As I have said, this sort of universality was first studied not by physicists but by mathematicians. They were trying to make precise the intuitive notion of ‘computing’ (or ‘calculating’ or ‘proving’) something in mathematics. They did not take on board the fact that mathematical calculation is a physical process (in particular, as I have explained, it is a virtual-reality rendering process), so it is impossible to determine by mathematical reasoning what can or cannot be calculated mathematically. That depends entirely on the laws of physics. But instead of trying to deduce their results from physical laws, mathematicians postulated abstract models of ‘computation’, and defined ‘calculation’ and ‘proof’ in terms of those models. (I shall discuss this interesting mistake in Chapter 10.) That is how it came about that over a period of a few months in 1936, three mathematicians, Emil Post, Alonzo Church and, most importantly, Alan Turing, independently created the first abstract designs for universal computers. Each of them conjectured that his model of ‘computation’ did indeed correctly formalize the traditional, intuitive notion of mathematical ‘computation’. Consequently, each of them also conjectured that his model was equivalent to (had the same repertoire as) any other reasonable formalization of the same intuition. This is now known as the Church-Turing conjecture.

Turing’s model of computation, and his conception of the nature of the problem he was solving, was the closest to being physical. His abstract computer, the Turing machine, was abstracted from the idea of a paper tape divided into squares, with one of a finite number of easily distinguishable symbols written on each square. Computation was performed by examining one square at a time moving the tape backwards or forwards, and erasing or writing one of the symbols according to simple, unambiguous rules. Turing proved that one particular computer of this type, the universal Turing machine, had the combined repertoire of all other Turing machines. He conjectured that this repertoire consisted precisely of ‘every function that would naturally be regarded as computable’. He meant computable by mathematicians.

But mathematicians are rather untypical physical objects. Why should we assume that rendering them in the act of performing calculations is the ultimate in computational tasks? It turns out that it is not. As I shall explain in Chapter 9, quantum computers can perform computations of which no (human) mathematician will ever, even in principle, be capable. It is implicit in Turing’s work that he expected what ‘would naturally be regarded as computable’ to be also what could, at least in principle, be computed in nature. This expectation is tantamount to a stronger, physical version of the Church-Turing conjecture. The mathematician Roger Penrose has suggested that it should be called the Turing principle:

The Turing principle

(for abstract computers simulating physical objects)

There exists an abstract universal computer whose repertoire includes any computation that any physically possible object can perform.

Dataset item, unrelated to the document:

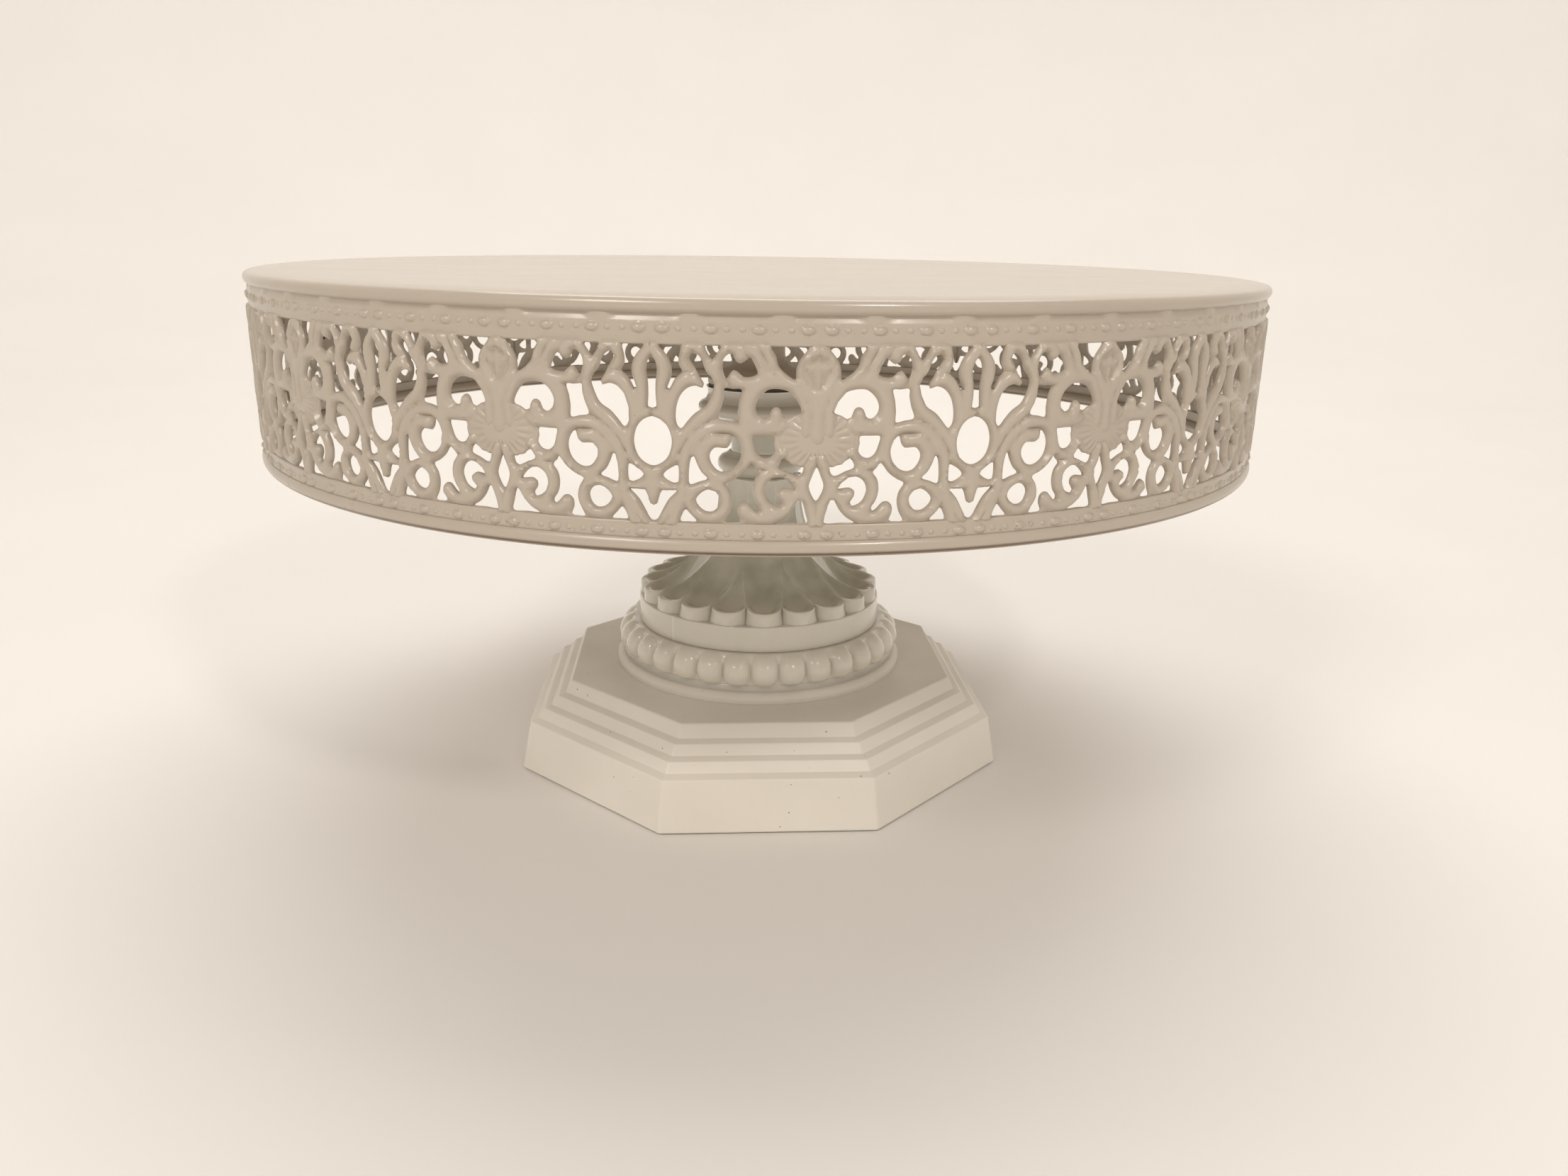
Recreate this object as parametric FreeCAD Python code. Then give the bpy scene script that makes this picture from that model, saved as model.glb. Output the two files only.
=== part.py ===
"""Pedestal cake stand: an openwork-skirted metal plate screwed onto a moulded octagonal pedestal.

Frame: origin at the middle of the resting face, +Z up, one flat of the octagon towards -Y. Millimetres.
"""
import FreeCAD, Part
import math
import os

Vec = FreeCAD.Vector
UP = Vec(0, 0, 1)
ORIGIN = Vec(0, 0, 0)
FRONT = -90.0                # direction of the front, in degrees about Z from +X

# ---- driving dimensions -------------------------------------------------------------------------
PLATE_R = 152.5              # outer radius of the bead rails and the rim
PLATE_TOP_Z = 159.0          # serving surface
PLATE_SHEET = 1.0
RIM_FLAT_R = 145.6           # where the flat serving surface turns into the rolled rim
RIM_ROLL_R, RIM_ROLL_Z = 150.5, 156.9
RIM_ROLL_RADIUS = 1.7
RIM_WIRE_RADIUS = 0.95

BAND_OUTER_R = 152.2         # outer face of the openwork strip
BAND_SHEET = 1.2
BAND_TOP_Z = 155.1
LACE_LOW_Z, LACE_HIGH_Z = 113.8, 149.7
BAND_REPEATS = 14
LACE_TURN = 1.8              # degrees from the foot's front flat to a bud, with the plate home
HALF_REPEAT = math.pi * PLATE_R / BAND_REPEATS     # arc from a bud axis to an oval axis
HEM_R, HEM_Z = 150.3, 107.7
HEM_RADIUS, HEM_WIRE_RADIUS = 2.1, 1.25

FOOT_SIDES = 8
FOOT_WALL = 3.0
FOOT_LIFT = 0.4              # the plinth's wall stands this far off the table, on the pads
# corner radius and height of every edge of the stepped foot, from the table up
FOOT_TIERS = [(85.1, FOOT_LIFT), (82.0, 16.3), (79.3, 17.4), (77.1, 20.3), (74.5, 21.0),
              (72.2, 23.9), (69.6, 24.6), (67.7, 28.8)]
FOOT_DISC_R, FOOT_TOP_Z = 49.0, 32.0

BEAD_COUNT = 32
RING_TOP_Z = 44.6
DRUM_R, DRUM_TOP_Z = 41.0, 51.6
LEAF_COUNT = 20
LEAF_TIP_R, LEAF_TIP_Z = 40.0, 56.3
FLARE_RADIUS = 30.0          # the leaves sweep up into the column on this radius
COLUMN_R, COLUMN_TOP_Z = 14.0, 92.8
KNOP_R, KNOP_TOP_Z = 14.3, 100.3
CAPITAL_R, CAPITAL_RIM_Z, CAPITAL_TOP_Z = 20.6, 115.0, 121.8

THREAD_RADIUS = 3.0          # M6, drawn as plain cylinders
THREAD_GAP = 0.05
ROD_HOLE_R = 3.3
NUT_FLATS = 10.0
TIE_ROD_TOP_Z, STUD_BOTTOM_Z = 109.0, 109.5
COUPLING_BOTTOM_Z, COUPLING_TOP_Z = 101.5, 117.5
TUBE_OUTER_R, TUBE_INNER_R, TUBE_TOP_Z = 6.0, 4.0, 99.5
FIT_GAP = 0.05

GASKET_R, GASKET_THICK = 17.2, 1.2
NECK_BOTTOM_Z = CAPITAL_TOP_Z + GASKET_THICK
NECK_R, NECK_SHEET = 7.8, 1.2
STIFFENER_R, STIFFENER_SHEET = 60.0, 1.2
STIFFENER_Z = PLATE_TOP_Z - PLATE_SHEET - STIFFENER_SHEET

COVER_Z, COVER_THICK = 1.6, 2.4
COVER_SCREW_R = 58.0
COVER_SCREWS = 4
PAD_RADIUS, PAD_CENTRE_R = 6.0, 71.0
BALLAST_BOTTOM_Z, BALLAST_TOP_Z = 10.0, 18.0
BALLAST_INNER_R, BALLAST_OUTER_R = 19.0, 48.0
BOSS_BOTTOM_Z, BOSS_R = 11.8, 12.0

# ---- helpers ------------------------------------------------------------------------------------


def outline_wire(place, start, steps):
    """A closed wire: each step is a point for a straight edge, or (through, end) for an arc."""
    edges = []
    here = start
    for step in list(steps) + [start]:
        if isinstance(step[0], tuple):
            through, end = step
            edges.append(Part.Arc(place(here), place(through), place(end)).toShape())
        else:
            end = step
            edges.append(Part.LineSegment(place(here), place(end)).toShape())
        here = end
    return Part.Wire(edges)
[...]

Turing believed that the ‘universal computer’ in question was the universal Turing machine. To take account of the wider repertoire of quantum computers, I have stated the principle in a form that does not specify which particular ‘abstract computer’ does the job. The proof I have given of the existence of Cantgotu environments is essentially due to Turing. As I said, he was not thinking explicitly in terms of virtual reality, but an ‘environment that can be rendered’ does correspond to a class of mathematical questions whose answers can be calculated. Those questions are computable. The remainder, the questions for which there is no way of calculating the answer, are called non-computable. If a question is non-computable that does not mean that it has no answer, or that its answer is in any sense ill-defined or ambiguous. On the contrary, it means that it definitely has an answer. It is just that physically there is no way, even in principle, of obtaining that answer (or more precisely, since one could always make a lucky, unverifiable guess, of proving that it is the answer). For example, a prime pair is a pair of prime numbers whose difference is 2, such as 3 and 5, or 11 and 13. Mathematicians have tried in vain to answer the question whether there are infinitely many such pairs, or only a finite number of them. It is not even known whether this question is computable. Let us suppose that it is not. That is to say that no one, and no computer, can ever produce a proof either that there are only finitely many prime pairs or that there are infinitely many. Even so, the question does have an answer: one can say with certainty that either there is a highest prime pair or there are infinitely many prime pairs; there is no third possibility. The question remains well-defined, even though we may never know the answer.

In virtual-reality terms: no physically possible virtual-reality generator can render an environment in which answers to non-computable questions are provided to the user on demand. Such environments are of the Cantgotu type. And conversely, every Cantgotu environment corresponds to a class of mathematical questions (‘what would happen next in an environment defined in such-and-such a way?’) which it is physically impossible to answer.